Marist poll suspended due to Fox News debate rules

The McClatchy-Marist Poll has temporarily suspended its survey of primary voters because of “concern that public polls are being misused to decide who will be in and who will be excluded” from the first nationally televised debate of GOP presidential candidates, according to a report on McClatchy’s website.

Fox News will host the first debate of Republican candidates on Thursday. The top ten Republican candidates, as determined by recent handpicked nationwide polls at Fox News’ discretion, will appear in a prime-time debate. The rest of the major candidates included in the polls selected by the cable television station will have the opportunity to appear in a separate debate at 5 p.m.
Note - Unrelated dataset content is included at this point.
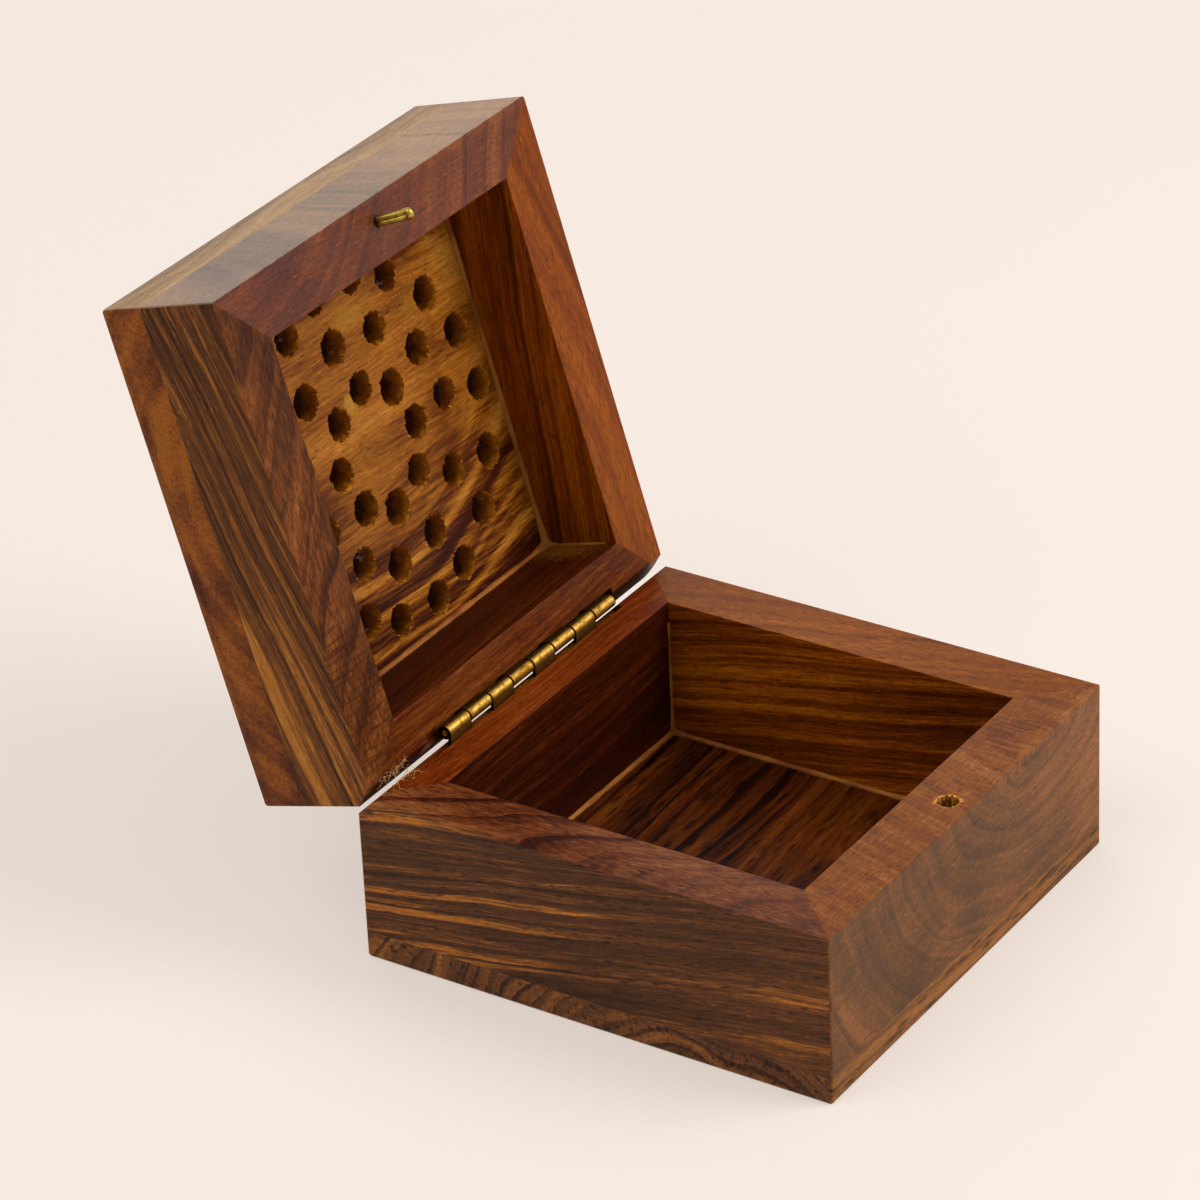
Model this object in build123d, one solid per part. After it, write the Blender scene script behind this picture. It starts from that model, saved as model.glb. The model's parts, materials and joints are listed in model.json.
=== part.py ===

The Marist Institute for Public Opinion told McClatchy the debate criterion required too much precision in polling of candidates that are just fractions of a percentage apart.

“It’s a problem when it’s shaping who gets to sit at the table,” said Lee Miringoff, director of the Marist Institute, to McClatchy. “It’s a bad use of public polls. It asks public polls to have a precision that ignores the margin of error. There’s a big distinction made where there’s no statistical difference.”

Despite such news, Republican National Committee chairman Reince Priebus continues to tout national polls as the best information that can be used to stock the debate stage and insists the GOP cannot force Fox News to change its debate criterion.

“You can’t necessarily treat someone that’s polling at 18 or 20 percent the same as someone that’s polling at half of a percent or one percent,” Priebus said on ABC. “There are some things that we don’t control. Now that being said, CNN and Fox have agreed that every candidate, all 17, are going to participate in debate night.”

“Common sense would tell you that there is no formal schedule for who releases polls and when,” said Michael Clemente, an executive vice president of Fox News, in a statement. “And fairness would tell you that we can’t judge any poll until you can see the methodology. When the results are released, everyone will see that common sense and fairness prevailed.”

For the several major candidates who dislike the RNC and Fox News’ decision, they will have an opportunity on Monday to share the stage with more than a dozen of their fellow major candidates in front of a nationwide audience on C-SPAN. The Voters First Forum, co-sponsored by the New Hampshire Union Leader, will air on Monday night.